§ **DATA EXCERPT**:
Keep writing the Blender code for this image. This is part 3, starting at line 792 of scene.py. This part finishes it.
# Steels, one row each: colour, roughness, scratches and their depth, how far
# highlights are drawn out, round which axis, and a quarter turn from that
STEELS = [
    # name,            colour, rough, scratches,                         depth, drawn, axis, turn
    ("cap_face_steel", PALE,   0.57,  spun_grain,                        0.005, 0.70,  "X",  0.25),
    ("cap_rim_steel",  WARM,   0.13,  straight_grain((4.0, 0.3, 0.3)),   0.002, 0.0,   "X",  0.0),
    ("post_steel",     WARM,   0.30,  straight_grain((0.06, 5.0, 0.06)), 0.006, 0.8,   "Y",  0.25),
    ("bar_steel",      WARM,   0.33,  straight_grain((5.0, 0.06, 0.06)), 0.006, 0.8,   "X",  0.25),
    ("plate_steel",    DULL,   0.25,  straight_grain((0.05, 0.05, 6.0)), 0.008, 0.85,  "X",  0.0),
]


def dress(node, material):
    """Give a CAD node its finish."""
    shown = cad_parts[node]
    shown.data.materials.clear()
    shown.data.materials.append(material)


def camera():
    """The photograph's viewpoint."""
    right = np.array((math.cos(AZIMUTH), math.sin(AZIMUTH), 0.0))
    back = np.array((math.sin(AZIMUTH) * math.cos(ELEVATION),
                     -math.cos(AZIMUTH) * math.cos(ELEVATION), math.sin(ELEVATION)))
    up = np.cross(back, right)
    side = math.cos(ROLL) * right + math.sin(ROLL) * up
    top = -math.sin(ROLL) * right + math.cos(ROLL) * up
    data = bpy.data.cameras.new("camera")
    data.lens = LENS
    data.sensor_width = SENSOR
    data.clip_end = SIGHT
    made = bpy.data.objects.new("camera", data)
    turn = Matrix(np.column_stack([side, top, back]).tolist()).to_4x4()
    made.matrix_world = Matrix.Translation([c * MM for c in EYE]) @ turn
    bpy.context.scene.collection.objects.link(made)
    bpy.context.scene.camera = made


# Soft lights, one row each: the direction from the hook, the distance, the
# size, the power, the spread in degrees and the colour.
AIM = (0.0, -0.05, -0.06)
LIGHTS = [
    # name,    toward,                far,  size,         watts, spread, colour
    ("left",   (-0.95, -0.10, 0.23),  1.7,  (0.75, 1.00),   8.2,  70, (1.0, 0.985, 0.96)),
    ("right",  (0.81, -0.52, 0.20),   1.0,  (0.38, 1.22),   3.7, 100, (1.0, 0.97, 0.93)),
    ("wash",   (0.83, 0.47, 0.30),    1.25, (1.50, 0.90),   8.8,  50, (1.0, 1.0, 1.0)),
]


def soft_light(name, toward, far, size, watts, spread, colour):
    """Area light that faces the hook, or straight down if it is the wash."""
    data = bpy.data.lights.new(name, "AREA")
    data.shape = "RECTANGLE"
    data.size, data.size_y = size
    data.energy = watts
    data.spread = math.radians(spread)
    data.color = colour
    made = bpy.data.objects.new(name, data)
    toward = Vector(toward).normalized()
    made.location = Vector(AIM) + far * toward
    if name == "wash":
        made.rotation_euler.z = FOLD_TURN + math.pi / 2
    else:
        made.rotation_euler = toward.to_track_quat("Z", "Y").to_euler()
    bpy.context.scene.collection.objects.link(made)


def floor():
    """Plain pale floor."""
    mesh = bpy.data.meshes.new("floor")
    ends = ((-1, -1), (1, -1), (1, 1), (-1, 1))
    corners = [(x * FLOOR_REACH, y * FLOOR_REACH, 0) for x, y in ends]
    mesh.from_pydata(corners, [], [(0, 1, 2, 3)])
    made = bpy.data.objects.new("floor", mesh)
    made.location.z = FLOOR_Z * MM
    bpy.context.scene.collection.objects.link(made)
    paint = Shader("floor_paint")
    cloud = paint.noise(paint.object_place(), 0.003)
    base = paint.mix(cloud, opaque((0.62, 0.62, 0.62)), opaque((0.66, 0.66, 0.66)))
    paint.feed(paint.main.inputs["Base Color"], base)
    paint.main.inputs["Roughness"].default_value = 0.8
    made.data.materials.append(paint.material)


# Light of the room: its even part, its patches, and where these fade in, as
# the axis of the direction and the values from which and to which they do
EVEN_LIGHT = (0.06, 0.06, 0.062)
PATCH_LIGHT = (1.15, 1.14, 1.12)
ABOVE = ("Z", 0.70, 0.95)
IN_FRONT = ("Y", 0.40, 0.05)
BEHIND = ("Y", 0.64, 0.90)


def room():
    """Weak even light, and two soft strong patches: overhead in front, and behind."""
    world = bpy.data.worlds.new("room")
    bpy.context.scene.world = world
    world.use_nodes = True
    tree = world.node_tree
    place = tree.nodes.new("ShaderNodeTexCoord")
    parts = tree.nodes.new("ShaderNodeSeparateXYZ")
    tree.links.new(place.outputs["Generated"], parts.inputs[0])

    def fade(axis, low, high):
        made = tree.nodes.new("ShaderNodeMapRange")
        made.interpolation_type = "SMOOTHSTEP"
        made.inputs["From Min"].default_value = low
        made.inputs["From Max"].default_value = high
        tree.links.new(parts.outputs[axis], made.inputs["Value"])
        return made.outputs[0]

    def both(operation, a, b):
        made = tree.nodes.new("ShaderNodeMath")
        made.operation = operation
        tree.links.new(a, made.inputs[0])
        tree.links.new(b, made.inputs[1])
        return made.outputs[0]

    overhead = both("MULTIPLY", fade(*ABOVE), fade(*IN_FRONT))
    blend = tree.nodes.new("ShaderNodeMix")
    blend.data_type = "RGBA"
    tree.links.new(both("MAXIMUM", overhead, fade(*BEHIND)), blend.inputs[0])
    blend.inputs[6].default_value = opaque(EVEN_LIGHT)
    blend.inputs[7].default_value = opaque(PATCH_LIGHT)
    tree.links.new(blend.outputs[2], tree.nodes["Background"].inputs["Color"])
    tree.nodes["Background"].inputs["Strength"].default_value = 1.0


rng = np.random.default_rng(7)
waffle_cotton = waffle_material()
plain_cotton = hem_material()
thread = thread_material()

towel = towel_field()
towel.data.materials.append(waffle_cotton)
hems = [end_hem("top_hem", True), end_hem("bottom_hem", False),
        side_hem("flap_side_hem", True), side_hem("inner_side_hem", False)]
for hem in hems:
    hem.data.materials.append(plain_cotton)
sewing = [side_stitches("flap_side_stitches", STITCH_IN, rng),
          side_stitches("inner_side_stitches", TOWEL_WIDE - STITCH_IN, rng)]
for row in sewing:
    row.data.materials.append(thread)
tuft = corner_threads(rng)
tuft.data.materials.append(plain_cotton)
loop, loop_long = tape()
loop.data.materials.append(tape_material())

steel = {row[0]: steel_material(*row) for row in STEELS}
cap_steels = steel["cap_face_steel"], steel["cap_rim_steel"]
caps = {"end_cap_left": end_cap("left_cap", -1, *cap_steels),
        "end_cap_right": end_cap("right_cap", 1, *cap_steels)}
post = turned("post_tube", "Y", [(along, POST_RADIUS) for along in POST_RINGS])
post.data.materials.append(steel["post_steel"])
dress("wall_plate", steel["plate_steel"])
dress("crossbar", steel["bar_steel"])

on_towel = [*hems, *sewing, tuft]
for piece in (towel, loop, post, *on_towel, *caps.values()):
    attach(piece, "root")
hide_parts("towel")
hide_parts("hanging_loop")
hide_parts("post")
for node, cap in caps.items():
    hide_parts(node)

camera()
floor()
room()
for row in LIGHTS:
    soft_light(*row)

§ **WRITTEN INSTRUCTION**: Begin with the line containing "shown = cad_parts[node]", end with the line containing "bpy.context.scene.camera = made", and repeat every line in that stretch exactly.

§ **RESULT FOR THIS EXERCISE**:
    shown = cad_parts[node]
    shown.data.materials.clear()
    shown.data.materials.append(material)


def camera():
    """The photograph's viewpoint."""
    right = np.array((math.cos(AZIMUTH), math.sin(AZIMUTH), 0.0))
    back = np.array((math.sin(AZIMUTH) * math.cos(ELEVATION),
                     -math.cos(AZIMUTH) * math.cos(ELEVATION), math.sin(ELEVATION)))
    up = np.cross(back, right)
    side = math.cos(ROLL) * right + math.sin(ROLL) * up
    top = -math.sin(ROLL) * right + math.cos(ROLL) * up
    data = bpy.data.cameras.new("camera")
    data.lens = LENS
    data.sensor_width = SENSOR
    data.clip_end = SIGHT
    made = bpy.data.objects.new("camera", data)
    turn = Matrix(np.column_stack([side, top, back]).tolist()).to_4x4()
    made.matrix_world = Matrix.Translation([c * MM for c in EYE]) @ turn
    bpy.context.scene.collection.objects.link(made)
    bpy.context.scene.camera = made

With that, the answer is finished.